First editions and the birth of the Advance Reader’s Copy

The ARC is the intermediate version between the author’s manuscript and the final printed book sold to the public. It is primarily a marketing tool.

Published: 03rd August 2022 01:13 AM  |   Last Updated: 03rd August 2022 01:13 AM   |  A+A-

Image used for representational purpose only. (File Photo)
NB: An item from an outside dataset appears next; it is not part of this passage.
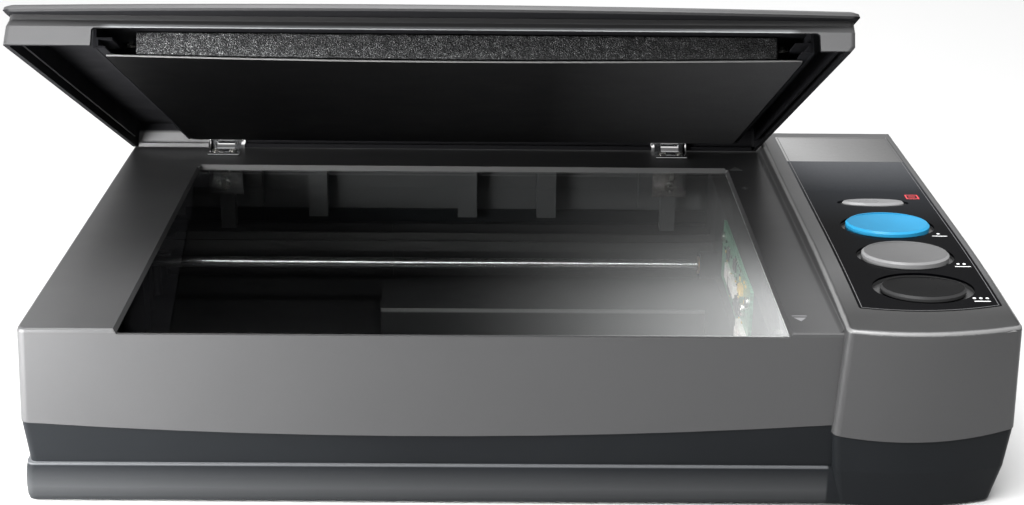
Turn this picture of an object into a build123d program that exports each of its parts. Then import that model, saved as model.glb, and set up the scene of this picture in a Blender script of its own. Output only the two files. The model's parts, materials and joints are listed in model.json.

Image used for representational purpose only. (File Photo)

Express News Service

BENGALURU: Why do people cherish the first editions of books? It goes back to the origin of the printing press. When books were first mass-produced, the plates on the presses were made of metal or wood. Therefore the first printing was often of the highest quality, which declined with subsequent printings. While print quality has vastly improved over the centuries, the first edition continues to be an object of desire for the collector. Since one of the golden rules of collecting is “the earlier the better”, collectors began to hunt for the Advance Reader’s Copy (ARC).

The ARC is the intermediate version between the author’s manuscript and the final printed book sold to the public. It is primarily a marketing tool. The publishers send it to the media for reviews (a rich source for blurbs!), after which they take time to relook at it, make necessary corrections and promote it ahead of its public release. In the digital age, however, almost all the amendments are done online and very few in the print version.

In publishing jargon, an ARC is also called an uncorrected proof or bound galley. When the book becomes a success or if it goes out of print or develops a loyal fan base or cult following, the proof becomes valuable for a collector because it is one of a limited number and its text differs from the final version (just as stamps or coins with mistakes are worth more).

The book cover is usually stamped ‘Not for Sale’ in block letters or displays text stating that the book is a pre-release version. Since the entire focus of the ARC is on the text, many covers are plainly designed — for example, the simple black and- white image for the ARC of Elena Ferrante’s The Story Of The Lost Child. Some fanatical collectors prize the ARC above the first edition because chronologically it came out first. Collecting it can even be profitable: imagine if you were to get a reviewer copy of a classic like The Alchemist or For Whom The Bell Tolls! The process of getting your ARC reviewed has been democratised.

There are now dedicated websites like Book Sirens that help you get free advanced reading copies to review. However, ownership rights for the ARC remain debatable. If it was owned by the publisher and not meant for sale, is it morally right to trade it on eBay?The author earns no royalty, and besides, it is the uncorrected version and not the one that the author wanted for its readers. But then you could argue that ARCs were never meant for the reader but for the collector! For some, the ARC might be a window into the writer’s thought process.

As Ian Ellis points out in Book Finds: How to Find, Buy and Sell Used and Rare Books, “For someone seriously interested in a particular writer, these differences between the ARC and the final version of the book can provide insight into the creative process.” While the debate lingers on, I have managed to get the ARCs of The Circle by Dave Eggers, Factfulness by Hans Rosling, Talking it Over by Julian Barnes and The Conch Bearer by Chitra Banerjee Divakaruni – more by accident than by a deliberate search. When I received the ARC of my book GRIT: Major Story, I found two typos that had escaped multiple rounds of editing and checking. That ARC of GRIT remains one of the most special copies of my book because no one else has that copy!